> **REQUEST**: Below are the entries; output exactly the lines from the one containing "List this object's" through the final line, inclusive.

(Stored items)
□ □ □ □
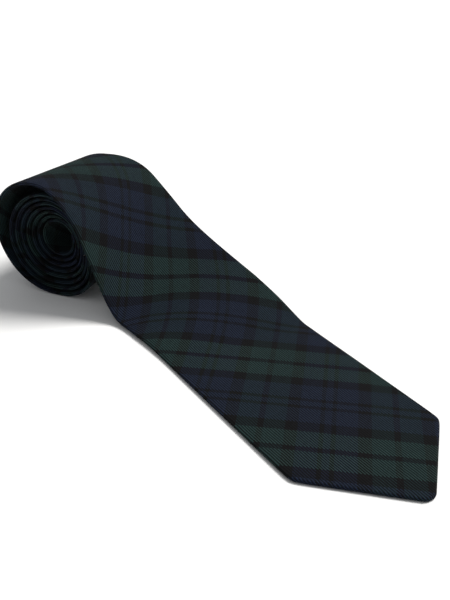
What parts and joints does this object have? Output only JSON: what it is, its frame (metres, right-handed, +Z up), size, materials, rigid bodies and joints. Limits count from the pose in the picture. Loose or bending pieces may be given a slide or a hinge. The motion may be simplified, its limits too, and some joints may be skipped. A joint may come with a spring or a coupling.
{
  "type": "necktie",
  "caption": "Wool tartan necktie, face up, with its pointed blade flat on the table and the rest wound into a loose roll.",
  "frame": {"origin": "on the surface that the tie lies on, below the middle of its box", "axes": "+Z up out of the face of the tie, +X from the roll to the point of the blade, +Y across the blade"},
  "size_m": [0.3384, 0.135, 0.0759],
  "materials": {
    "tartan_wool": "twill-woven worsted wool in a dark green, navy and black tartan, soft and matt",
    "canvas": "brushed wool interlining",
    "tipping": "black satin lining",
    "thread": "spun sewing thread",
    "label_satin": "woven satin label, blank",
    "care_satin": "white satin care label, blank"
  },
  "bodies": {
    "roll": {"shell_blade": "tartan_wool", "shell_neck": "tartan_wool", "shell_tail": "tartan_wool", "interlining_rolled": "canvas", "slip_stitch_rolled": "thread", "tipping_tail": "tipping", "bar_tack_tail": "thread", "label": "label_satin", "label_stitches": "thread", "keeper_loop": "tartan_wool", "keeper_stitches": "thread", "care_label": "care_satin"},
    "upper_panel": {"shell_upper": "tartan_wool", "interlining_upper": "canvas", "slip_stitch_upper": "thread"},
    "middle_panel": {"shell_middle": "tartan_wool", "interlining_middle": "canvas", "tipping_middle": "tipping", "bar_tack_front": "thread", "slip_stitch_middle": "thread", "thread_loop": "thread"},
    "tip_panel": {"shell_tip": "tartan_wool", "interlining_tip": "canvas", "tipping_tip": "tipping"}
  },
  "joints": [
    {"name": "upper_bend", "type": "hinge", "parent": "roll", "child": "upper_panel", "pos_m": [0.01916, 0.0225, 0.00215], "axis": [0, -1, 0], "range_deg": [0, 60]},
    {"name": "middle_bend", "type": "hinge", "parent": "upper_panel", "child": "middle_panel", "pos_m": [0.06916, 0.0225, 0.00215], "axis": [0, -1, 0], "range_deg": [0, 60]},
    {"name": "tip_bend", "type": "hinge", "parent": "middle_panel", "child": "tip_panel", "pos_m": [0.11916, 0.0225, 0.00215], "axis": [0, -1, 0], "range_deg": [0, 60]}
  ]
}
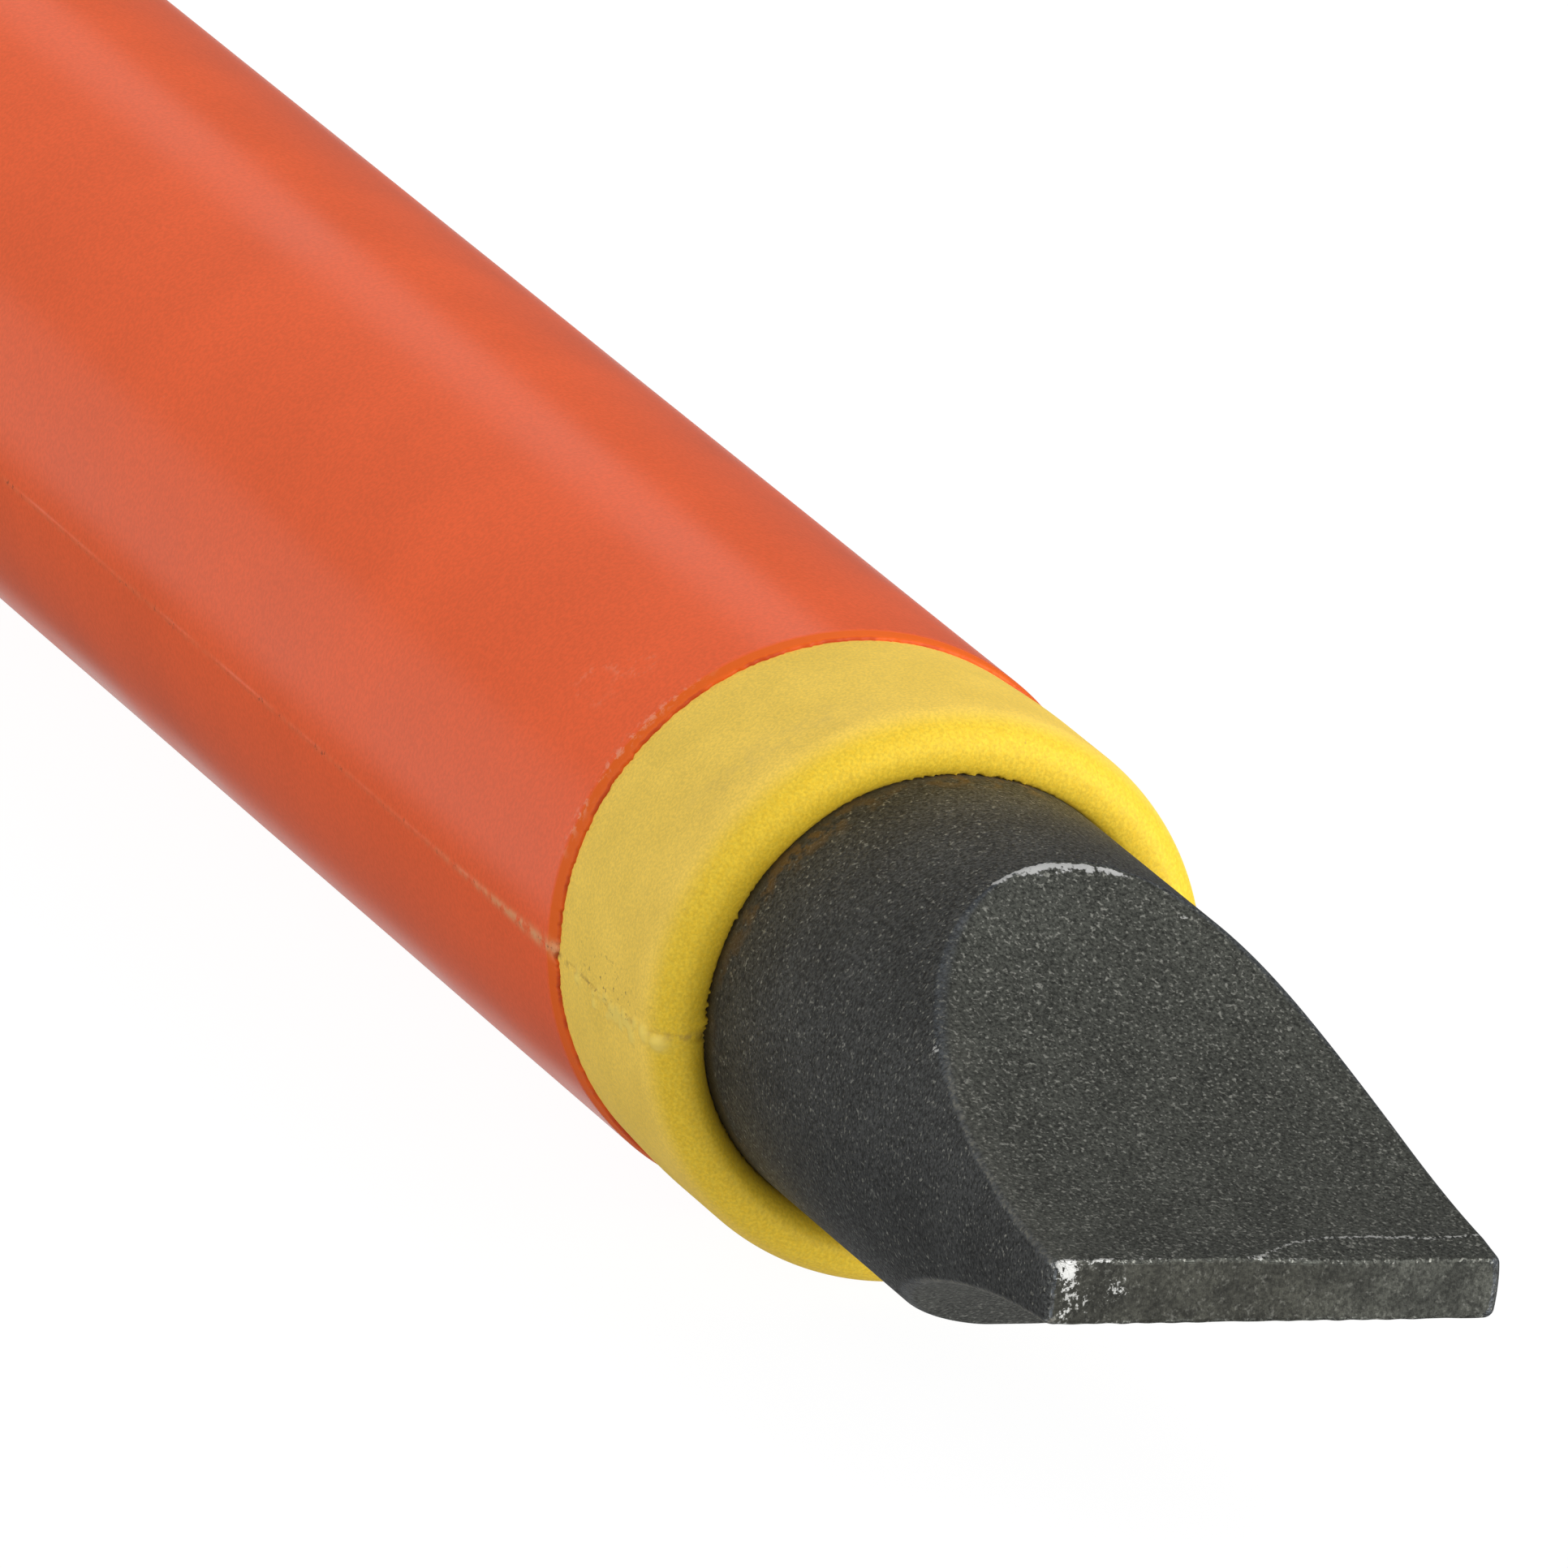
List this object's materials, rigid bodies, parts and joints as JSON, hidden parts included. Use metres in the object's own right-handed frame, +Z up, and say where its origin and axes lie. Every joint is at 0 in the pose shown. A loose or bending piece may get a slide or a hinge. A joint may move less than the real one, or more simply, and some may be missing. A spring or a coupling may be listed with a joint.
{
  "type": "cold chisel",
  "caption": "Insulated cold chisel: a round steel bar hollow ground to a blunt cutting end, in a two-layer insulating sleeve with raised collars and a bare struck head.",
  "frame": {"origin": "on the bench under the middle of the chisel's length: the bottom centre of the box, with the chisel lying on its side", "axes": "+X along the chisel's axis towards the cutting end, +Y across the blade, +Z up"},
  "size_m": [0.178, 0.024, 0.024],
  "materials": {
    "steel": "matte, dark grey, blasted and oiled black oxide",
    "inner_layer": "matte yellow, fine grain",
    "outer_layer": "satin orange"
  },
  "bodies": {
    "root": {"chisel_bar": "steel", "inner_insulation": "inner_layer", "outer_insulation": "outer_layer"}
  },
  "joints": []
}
□ □ □ □
> **SOLUTION TO THE PROBLEM**:
List this object's materials, rigid bodies, parts and joints as JSON, hidden parts included. Use metres in the object's own right-handed frame, +Z up, and say where its origin and axes lie. Every joint is at 0 in the pose shown. A loose or bending piece may get a slide or a hinge. A joint may move less than the real one, or more simply, and some may be missing. A spring or a coupling may be listed with a joint.
{
  "type": "cold chisel",
  "caption": "Insulated cold chisel: a round steel bar hollow ground to a blunt cutting end, in a two-layer insulating sleeve with raised collars and a bare struck head.",
  "frame": {"origin": "on the bench under the middle of the chisel's length: the bottom centre of the box, with the chisel lying on its side", "axes": "+X along the chisel's axis towards the cutting end, +Y across the blade, +Z up"},
  "size_m": [0.178, 0.024, 0.024],
  "materials": {
    "steel": "matte, dark grey, blasted and oiled black oxide",
    "inner_layer": "matte yellow, fine grain",
    "outer_layer": "satin orange"
  },
  "bodies": {
    "root": {"chisel_bar": "steel", "inner_insulation": "inner_layer", "outer_insulation": "outer_layer"}
  },
  "joints": []
}